La situazione in Mali si è ulteriormente modificata in una modalità poco prevedibile e che ha visto il gruppo islamico jihadista di Ansar Dine, capeggiato da Iyad Ag Ghali, accettare la mediazione del Burkina Faso ed aprire ad una trattativa sul destino del nord del paese che da Aprile è separato dalla capitale Bamako in seguito alla insurrezione Tuareg del MNLA.
L’ECOWAS, sorta di comunità economica africana, ha raggruppato circa 3000 uomini ai confini, in attesa di un mandato Onu, ma il Consiglio di Sicurezza è poco interessato alla vicenda e soprattutto non intende avallare il piano francese di un attacco contro i rivoltosi, un “intervento abbastanza ravvicinato” per usare i termini impiegati da François Hollande durante la visita del primo ministro maliano, Diarra, avvenuta negli scorsi giorni. L’obiettivo di Parigi è chiaro: attaccare il nord per liberarlo dai gruppi islamici e dai tuareg per “popolarlo” con le sue multinazionali (Total in primis). La Francia è stata in conflitto di interessi sin dal principio poiché si sospetta che dietro il gruppo MNLA ci sia la mano dell’emiro del Qatar, a sua volta grande amico dell’ex presidente francese Sarkozy.

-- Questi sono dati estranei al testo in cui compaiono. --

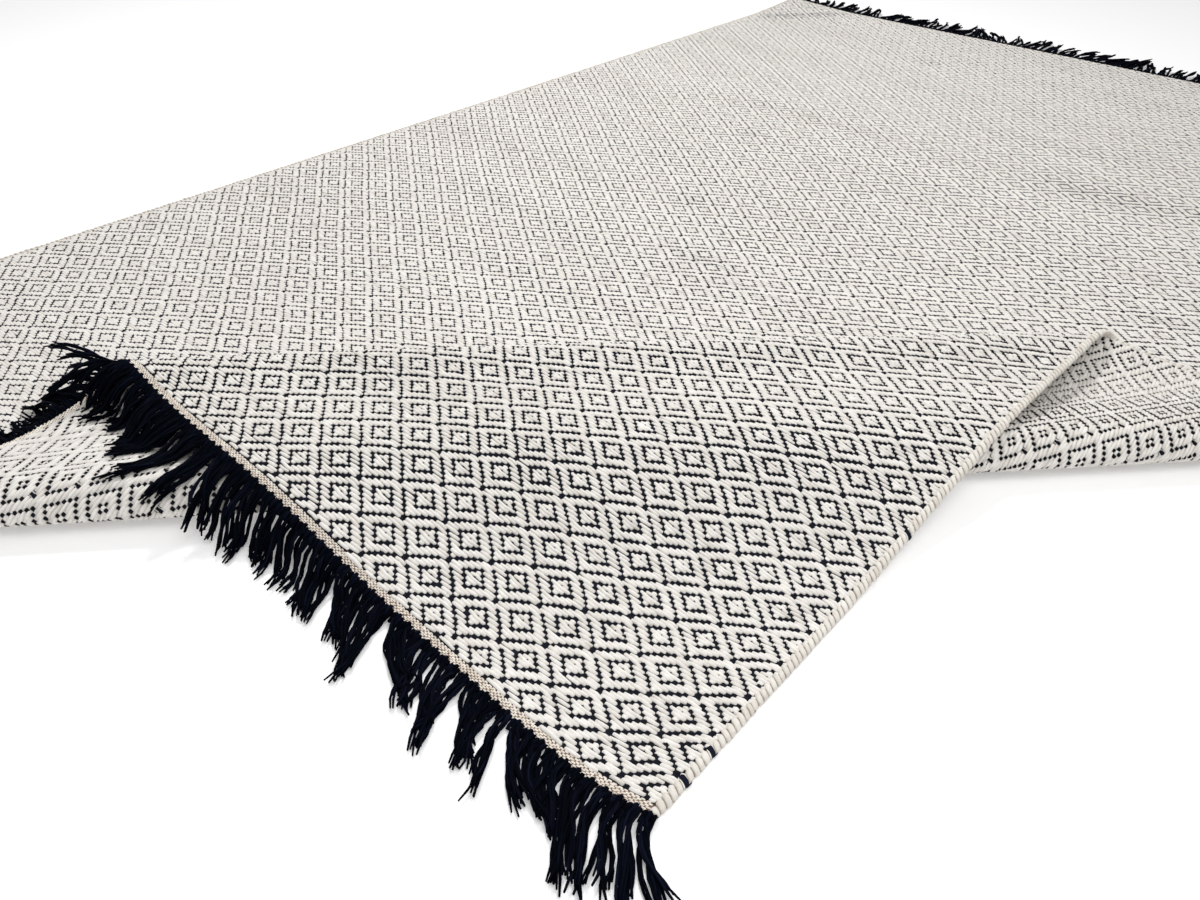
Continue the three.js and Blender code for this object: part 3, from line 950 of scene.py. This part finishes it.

Sarkozy avrebbe lasciato fare all’emiro con l’obiettivo di aprire parte del Sahel al mercato francese e farne un territorio di salvaguardia delle terre rare, diventate motivo di contesa con la Cina, a sua volta molto presente nell’area dell’Est Sahara con acquisizione di concessioni di sfruttamento delle terre presso i governi locali (si legga per approfondimento Arturo Gallia IL RUOLO DELLA CINA IN AFRICA TRA INTERESSI ECONOMICO-POLITICI, SFRUTTAMENTO DELLE RISORSE NATURALI E CONFLITTI SOCIALI, Intervento presentato alla Conferenza di Studi Africanistici, 30 settembre – 2 ottobre 2010).
La politica cinese è “in netto contrasto con l’approccio allo sviluppo perseguito dai governi occidentali” (Gallia, cit.) in quanto è una politica senza condizioni, mentre quella occidentale è una politica di insediamento economico che presuppone l’accettazione delle priorità degli Occidentali: se ciò non avviene, essi procedono con i propri mezzi militari alla demolizione dello status quo per l’edificazione di strutture istituzionali presunte “democratiche” ma opportunamente addomesticate sul piano delle relazioni internazionali. Ciò ha indotto gli osservatori a parlare di un Beijing consensus in contrasto proprio con il Washington consensus, fondato sulle priorità imposte da Banca Mondiale, Fondo Monetario Internazionale e investitori occidentali. Il Beijing consensus tende a promuovere l’integrità sovrana degli stati africani laddove il Washington consensus tende a sostituirla.
Quanto sta accadendo in Mali può essere inteso o come un tentativo francese di mettere un freno a questa espansione “incondizionata” cinese (il gruppo MNLA appare così disorganizzato militarmente e poco potente politicamente da far pensare che sia solo una scatola vuota, una sigla costruita altrove) o come un effetto diretto di questa espansione. L’idea di fondo è che la Francia, per mezzo del Qatar, abbia alimentato la rivolta per poi giustificare un suo intervento militare; che Ansar Dine si sia trovata solo per caso nel mezzo degli scontri e che la conquista di Gao da parte degli jihadisti sia stata solo un caso, giustificato dalla estrema debolezza delle forze armate maliane. E che ora, messi in mezzo i gruppi qaedisti di AQMI e Mujao, la situazione sia sfuggita completamente di mano, producendo le condizioni per la creazione di un Afghanistan a due passi dall’Europa.